Railway station in Yurihonjō, Akita Prefecture, Japan

Kawabe Station (川辺駅, Kawabe-eki) is a railway station in the city of Yurihonjō, Akita Prefecture, Japan, operated by the third-sector railway operator Yuri Kōgen Railway.

==Lines==
Kawabe Station is served by the Chōkai Sanroku Line, and is located 20.1 kilometers from the terminus of the line at Ugo-Honjō Station.

==Station layout==
The station has one side platform, serving one bi-directional track.

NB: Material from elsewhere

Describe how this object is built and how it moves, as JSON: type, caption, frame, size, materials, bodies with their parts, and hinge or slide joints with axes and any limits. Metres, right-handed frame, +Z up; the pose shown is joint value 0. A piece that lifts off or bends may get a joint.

The station is unattended.

==Adjacent stations==

| « |  | Service | » |  |
Yuri Kōgen Railway Chōkai Sanroku Line
| Yoshizawa |  | Local | Yashima |  |

==History==
Kawabe Station opened on October 21, 1938 as Ugo-Kawabe Station (羽後川辺駅, Ugo-Kawabe eki) on the Japanese Government Railways (JGR) Yashima Line. The JGR became the Japan National Railway (JNR) after World War II. All freight operations were discontinued from June 10, 1981. The Yashima Line was privatized on 1 October 1985, becoming the Yuri Kōgen Railway Chōkai Sanroku Line, and the station was renamed to its present name at that time.